Membership problems in braid groups and Artin groups
Robert D. Gray, Carl-Fredrik Nyberg-Brodda
TL;DR
The paper addresses the decidability of membership-type problems in braid groups and Artin groups. It combines embeddings of right-angled Artin groups into braid groups, notably showing that $A(P_4)$ embeds into $B_4$, with the Lohrey–Steinberg RAAG classification to establish a complete decidability picture for braids: $B_n$ has decidable submonoid membership and related problems precisely when $n\le 3$ (and undecidability occurs for $n\ge 4$). For general Artin groups, it provides a graph-theoretic dichotomy: submonoid and rational subset membership are decidable exactly when the defining graph $\Gamma$ avoids certain forbidden induced subgraphs; if such subgraphs occur, undecidability follows via embeddings of $A(P_4)$ or $A(C_4)$. The work further ties these results to subgroup separability, showing subgroup separable Artin groups lie in the $A(\mathcal{S})$ class and hence have decidable rational subset membership, and discusses outstanding questions about identity and group problems in Artin groups. Overall, the results unify algebraic and language-theoretic decision problems across braid and Artin groups and illuminate the sharp role of RAAG embeddings and graph structure in algorithmic behavior.
Abstract
We study several natural decision problems in braid groups and Artin groups.
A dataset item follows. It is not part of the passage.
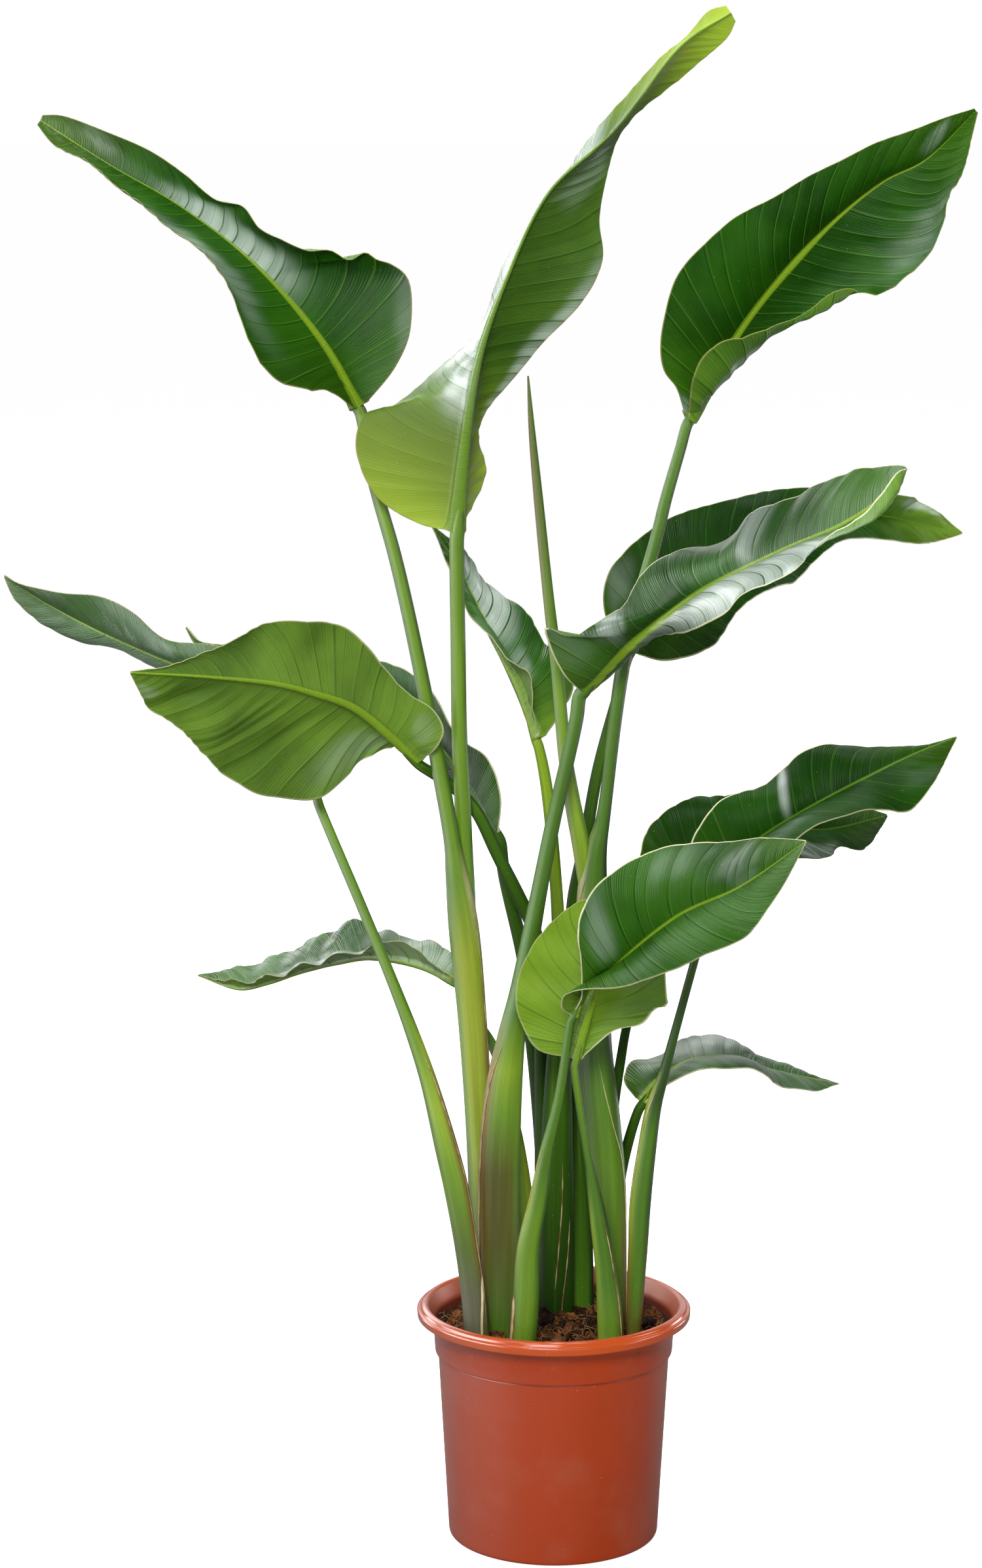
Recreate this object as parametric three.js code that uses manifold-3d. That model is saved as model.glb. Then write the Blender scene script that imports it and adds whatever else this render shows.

We classify the Artin groups with decidable submonoid membership problem in terms of the non-existence of certain forbidden induced subgraphs of the defining graph. Furthermore, we also classify the Artin groups for which the following problems are decidable: the rational subset membership problem, semigroup intersection problem, and the fixed-target submonoid membership problem. In the case of braid groups our results show that the submonoid membership problem, and each and every one of these problems, is decidable in the braid group $\mathbf{B}_n$ if and only if $n \leq 3$, which answers an open problem of Potapov (2013). Our results also generalize and extend results of Lohrey & Steinberg (2008) who classified right-angled Artin groups with decidable submonoid (and rational subset) membership problem.